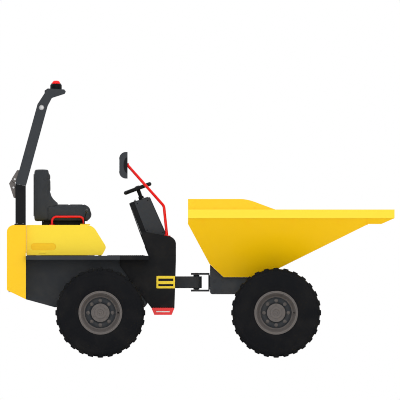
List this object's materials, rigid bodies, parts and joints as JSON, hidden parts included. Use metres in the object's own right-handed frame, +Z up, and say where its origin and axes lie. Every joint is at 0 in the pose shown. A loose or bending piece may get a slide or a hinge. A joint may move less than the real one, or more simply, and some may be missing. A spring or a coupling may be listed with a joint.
{
  "type": "site dumper",
  "caption": "Pivot-steered four-wheel site dumper with forward-tipping skip, tilting engine cover with seat, folding roll-over hoop, mirrors and beacon",
  "frame": {"origin": "centre of the bounding box on the ground under the tyres", "axes": "+X forward towards the skip's spout, +Y to the driver's left, +Z up"},
  "size_m": [3.874, 1.74, 2.771],
  "materials": {
    "body_yellow": "gloss",
    "panel_yellow": "gloss",
    "chassis_grey": "satin",
    "module_black": "satin",
    "access_red": "gloss",
    "wheel_taupe": "satin",
    "bare_steel": "brushed",
    "tyre_rubber": "matte",
    "seat_vinyl": "matte",
    "seat_base_plastic": "matte",
    "mirror_plastic": "matte",
    "lens_red": "gloss",
    "beacon_plastic": "matte",
    "rod_chrome": "polished",
    "rim_plastic": "matte"
  },
  "bodies": {
    "rear_body": {"rear_frame": "chassis_grey", "tail_block": "body_yellow", "tow_pin": "bare_steel", "tail_lamps": "lens_red", "tail_grille": "module_black", "radiator": "module_black", "engine": "chassis_grey", "rear_deck": "chassis_grey", "front_module": "module_black", "cowl": "module_black", "tower": "module_black", "tower_panels": "chassis_grey", "steering_column": "module_black", "mirror_arms": "access_red", "mirror_heads": "mirror_plastic", "side_steps": "access_red", "side_guards": "panel_yellow", "tongue": "chassis_grey", "rear_axle": "chassis_grey", "rops_posts": "module_black", "fold_pins": "bare_steel"},
    "yoke": {"yoke": "chassis_grey", "articulation_pin": "bare_steel"},
    "front_body": {"front_frame": "chassis_grey", "front_axle": "chassis_grey", "skip_pins": "bare_steel"},
    "skip": {"skip_back": "body_yellow", "skip_heel": "body_yellow", "skip_floor": "body_yellow", "skip_slope": "body_yellow", "skip_lip": "body_yellow", "skip_spout": "body_yellow", "skip_sides": "body_yellow", "rim_sides": "panel_yellow", "rim_ends": "panel_yellow", "guard_wings": "body_yellow", "guard_back": "body_yellow", "skip_brackets": "chassis_grey"},
    "cover": {"engine_cover": "panel_yellow", "seat_plinth": "seat_base_plastic", "seat_cushion": "seat_vinyl", "seat_back": "seat_vinyl", "seat_rails": "access_red"},
    "hoop": {"rops_hoop": "chassis_grey", "hoop_rail": "bare_steel", "beacon_base": "beacon_plastic", "beacon_dome": "lens_red"},
    "steering_wheel": {"steering_wheel": "rim_plastic"},
    "steer_barrel": {"steer_barrel": "chassis_grey"},
    "steer_rod": {"steer_rod": "rod_chrome"},
    "tip_barrel": {"tip_barrel": "chassis_grey"},
    "tip_rod": {"tip_rod": "rod_chrome"},
    "rear_left_wheel": {"rear_left_tyre": "tyre_rubber", "rear_left_wheel": "wheel_taupe"},
    "rear_right_wheel": {"rear_right_tyre": "tyre_rubber", "rear_right_wheel": "wheel_taupe"},
    "front_left_wheel": {"front_left_tyre": "tyre_rubber", "front_left_wheel": "wheel_taupe"},
    "front_right_wheel": {"front_right_tyre": "tyre_rubber", "front_right_wheel": "wheel_taupe"}
  },
  "joints": [
    {"name": "articulation", "type": "hinge", "parent": "rear_body", "child": "yoke", "pos_m": [-0.043, 0, 0.755], "axis": [0, 0, 1], "range_deg": [-30, 30]},
    {"name": "oscillation", "type": "hinge", "parent": "yoke", "child": "front_body", "pos_m": [0.09, 0, 0.755], "axis": [1, 0, 0], "range_deg": [-8, 8]},
    {"name": "skip_tip", "type": "hinge", "parent": "front_body", "child": "skip", "pos_m": [0.905, 0, 0.69], "axis": [0, 1, 0], "range_deg": [0, 62]},
    {"name": "tip_swing", "type": "hinge", "parent": "front_body", "child": "tip_barrel", "pos_m": [0.215, 0, 0.7], "axis": [0, 1, 0], "range_deg": [-12, 2]},
    {"name": "tip_extend", "type": "slide", "parent": "tip_barrel", "child": "tip_rod", "axis": [0.985, 0, 0.1726], "range_m": [0, 0.226]},
    {"name": "steer_swing", "type": "hinge", "parent": "rear_body", "child": "steer_barrel", "pos_m": [-0.47, 0.18, 0.755], "axis": [0, 0, 1], "range_deg": [-4, 4]},
    {"name": "steer_extend", "type": "slide", "parent": "steer_barrel", "child": "steer_rod", "axis": [1, 0, 0], "range_m": [-0.092, 0.092]},
    {"name": "cover_open", "type": "hinge", "parent": "rear_body", "child": "cover", "pos_m": [-1.00003, 0, 1.05], "axis": [0, 1, 0], "range_deg": [0, 38]},
    {"name": "hoop_fold", "type": "hinge", "parent": "rear_body", "child": "hoop", "pos_m": [-1.858, 0, 1.785], "axis": [0, -1, 0], "range_deg": [0, 120]},
    {"name": "steering_turn", "type": "hinge", "parent": "rear_body", "child": "steering_wheel", "pos_m": [-0.63, 0, 1.692], "axis": [-0.3502, 0, 0.9367], "continuous": true},
    {"name": "rear_left_spin", "type": "hinge", "parent": "rear_body", "child": "rear_left_wheel", "pos_m": [-1.003, 0.67, 0.45], "axis": [0, 1, 0], "continuous": true},
    {"name": "rear_right_spin", "type": "hinge", "parent": "rear_body", "child": "rear_right_wheel", "pos_m": [-1.003, -0.67, 0.45], "axis": [0, 1, 0], "continuous": true},
    {"name": "front_left_spin", "type": "hinge", "parent": "front_body", "child": "front_left_wheel", "pos_m": [0.754, 0.67, 0.45], "axis": [0, 1, 0], "continuous": true},
    {"name": "front_right_spin", "type": "hinge", "parent": "front_body", "child": "front_right_wheel", "pos_m": [0.754, -0.67, 0.45], "axis": [0, 1, 0], "continuous": true}
  ],
  "couplings": [
    {"joint": "tip_swing", "follows": "skip_tip", "ratio": -0.12434},
    {"joint": "tip_extend", "follows": "skip_tip", "m_per_rad": 0.20212},
    {"joint": "steer_swing", "follows": "articulation", "ratio": -0.02371},
    {"joint": "steer_extend", "follows": "articulation", "m_per_rad": -0.1716}
  ]
}
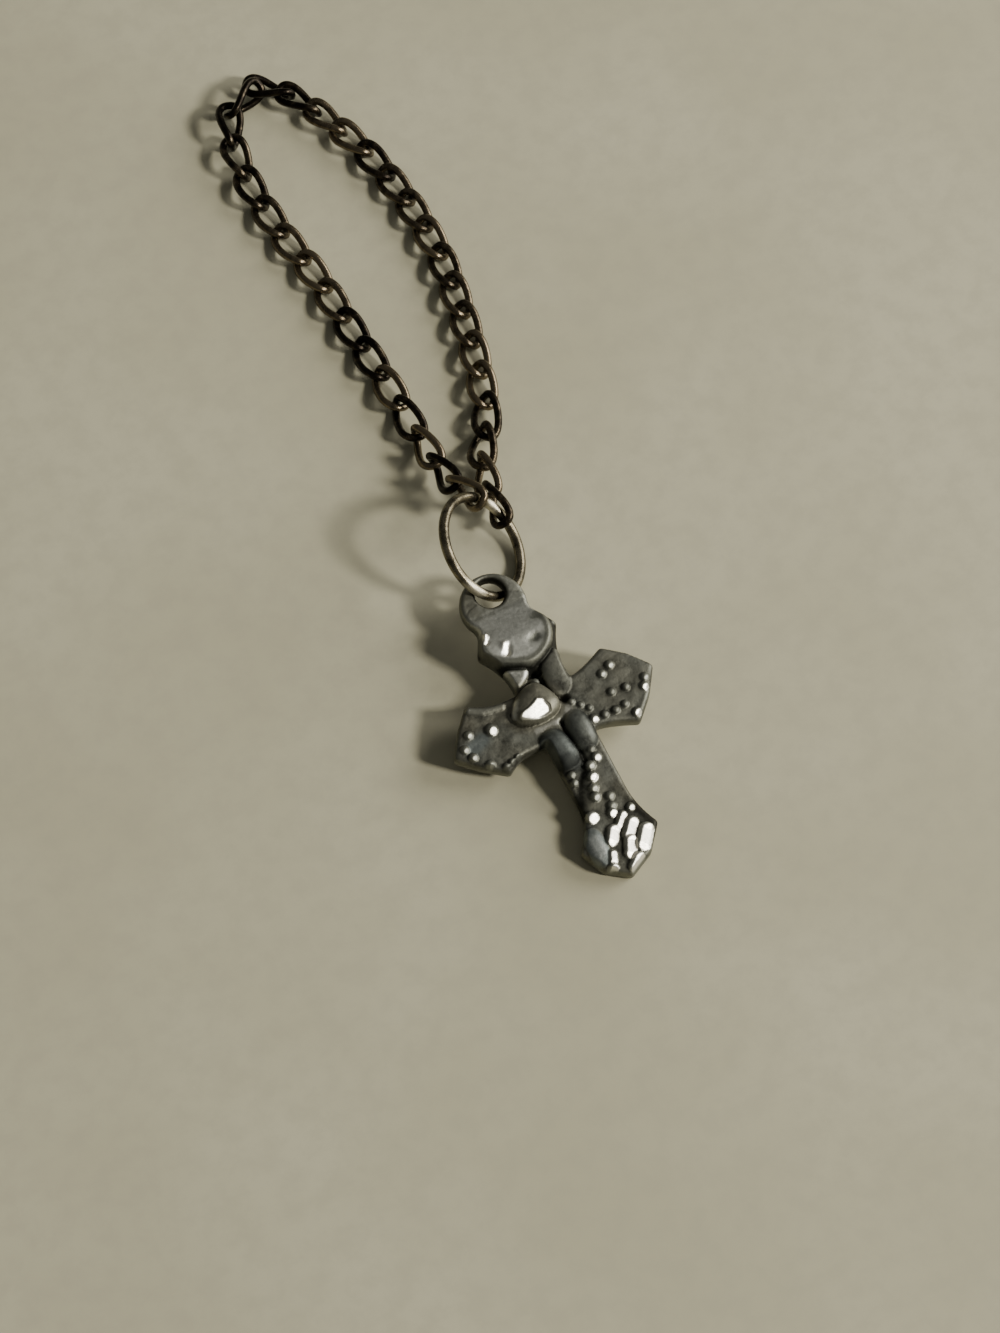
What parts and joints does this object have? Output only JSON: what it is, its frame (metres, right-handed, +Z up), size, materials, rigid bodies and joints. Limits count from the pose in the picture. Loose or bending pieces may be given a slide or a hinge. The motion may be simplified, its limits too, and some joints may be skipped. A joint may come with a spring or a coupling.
{
  "type": "cross charm",
  "caption": "Small cast metal cross with an eye, hung on a round jump ring whose closed loop of curb chain hangs it from a strap, cord or key ring.",
  "frame": {"origin": "middle of the charm's outline as it lies, on the floor under it", "axes": "+Y from the foot of the cross to the far bend of the chain, +Z up from the floor, +X to the right of the cross seen from above"},
  "size_m": [0.0163, 0.061, 0.0051],
  "materials": {
    "cast_silver": "antiqued silver-grey casting, dark in the recesses and polished on the high spots",
    "ring_brass": "aged brass wire, worn bright on its top",
    "chain_brass": "dark antique brass wire with worn brighter crowns"
  },
  "bodies": {
    "root": {"cross": "cast_silver", "jump_ring": "ring_brass", "link_01": "chain_brass", "link_02": "chain_brass", "link_03": "chain_brass", "link_04": "chain_brass", "link_05": "chain_brass", "link_06": "chain_brass", "link_07": "chain_brass", "link_08": "chain_brass", "link_09": "chain_brass", "link_10": "chain_brass", "link_11": "chain_brass", "link_12": "chain_brass", "link_13": "chain_brass", "link_14": "chain_brass", "link_15": "chain_brass", "link_16": "chain_brass", "link_17": "chain_brass", "link_18": "chain_brass", "link_19": "chain_brass", "link_20": "chain_brass", "link_21": "chain_brass", "link_22": "chain_brass", "link_23": "chain_brass", "link_24": "chain_brass", "link_25": "chain_brass", "link_26": "chain_brass", "link_27": "chain_brass", "link_28": "chain_brass", "link_29": "chain_brass", "link_30": "chain_brass", "link_31": "chain_brass", "link_32": "chain_brass"}
  },
  "joints": []
}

+===+

#### Task prompt
Pull out all lines from the entries above that include the word "bending".

#### Answer below
List this object's materials, rigid bodies, parts and joints as JSON, hidden parts included. Use metres in the object's own right-handed frame, +Z up, and say where its origin and axes lie. Every joint is at 0 in the pose shown. A loose or bending piece may get a slide or a hinge. A joint may move less than the real one, or more simply, and some may be missing. A spring or a coupling may be listed with a joint.
What parts and joints does this object have? Output only JSON: what it is, its frame (metres, right-handed, +Z up), size, materials, rigid bodies and joints. Limits count from the pose in the picture. Loose or bending pieces may be given a slide or a hinge. The motion may be simplified, its limits too, and some joints may be skipped. A joint may come with a spring or a coupling.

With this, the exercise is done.